Con otras palabras: al Estado no le interesa el «amor», sino su propio futuro: es un interés egoísta por su parte. Si no fuera así, ¿por qué motivo una pareja casada sin amor tiene más protección legal que una abuela enferma cuidada por su nieta amantísima?
De hecho, el Family World Map del 2016, que mide la salud de la institución familiar en 49 países de todas las regiones del planeta, que representan el 75 por ciento de la población mundial, muestra que el matrimonio es la mejor garantía de que los hijos se críen con los dos padres: los matrimonios no son las «parejas» que más hijos tienen, pero sí los que los educan conjuntamente.
Cierto es que los derechos y los deberes inherentes a la relación paterno-filial existen también fuera del matrimonio: los hijos nacidos fuera de él tienen los mismos derechos que los otros, y sus padres tienen las mismas obligaciones frente a ellos. Pero es para el Estado como una red de seguridad, para que esos seres humanos recién llegados sean cuidados… por sus padres. La sociedad, desde siempre y en prácticamente todas las culturas, ha emitido un juicio de valor: lo mejor para los hijos es que nazcan y crezcan dentro de una familia. Y el Estado acepta ese juicio de valor universalmente aceptado.

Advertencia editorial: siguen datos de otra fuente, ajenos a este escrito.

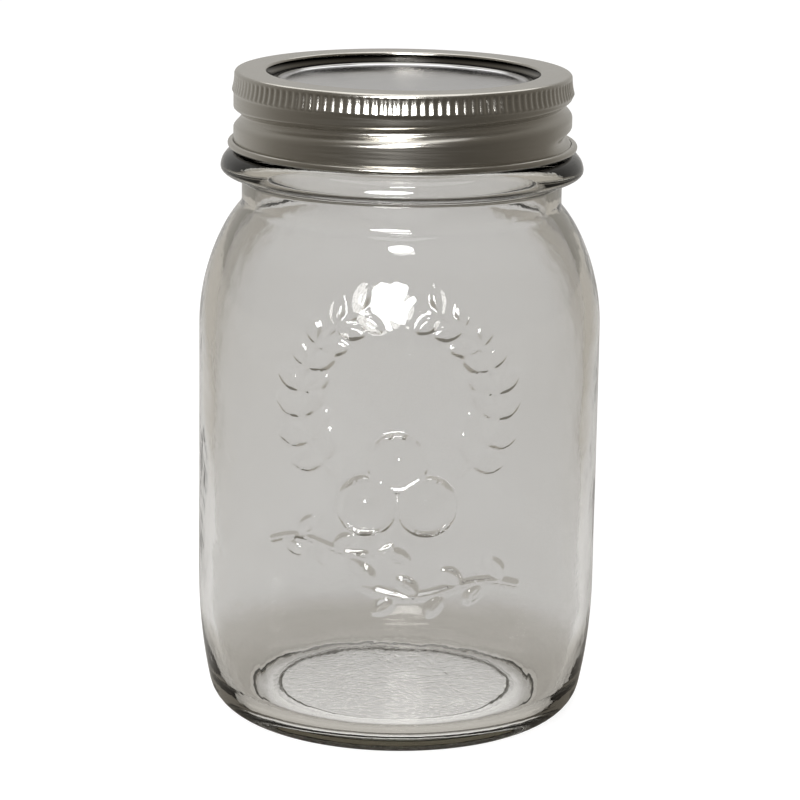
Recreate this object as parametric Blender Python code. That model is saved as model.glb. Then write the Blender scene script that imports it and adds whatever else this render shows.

La Iglesia ha apoyado y promovido siempre el matrimonio por todas esas razones. Tiene, además, una concepción teológica del matrimonio como un vehículo de la gracia de Dios, y por eso la Iglesia lo considera un sacramento. Pero esa concepción sólo afecta a sus miembros, los bautizados. Es decir, cuando los obispos argumentan en contra de redefinir el matrimonio por ley, no quieren imponer «su» concepto de matrimonio, ni «proteger» los matrimonios de los católicos, sino que hablan solo como ciudadanos preocupados por defender los bienes sociales de la institución.
La Iglesia considera que el Estado debería continuar promoviendo el matrimonio conyugal, no porque rechace a quien se define homosexual o a cualquier otro grupo concreto de la sociedad, sino porque considera que el matrimonio es una institución conyugal, con rasgos precisos y la familia es la unidad fundadora de la sociedad civil, el pilar fundamental de la sociedad.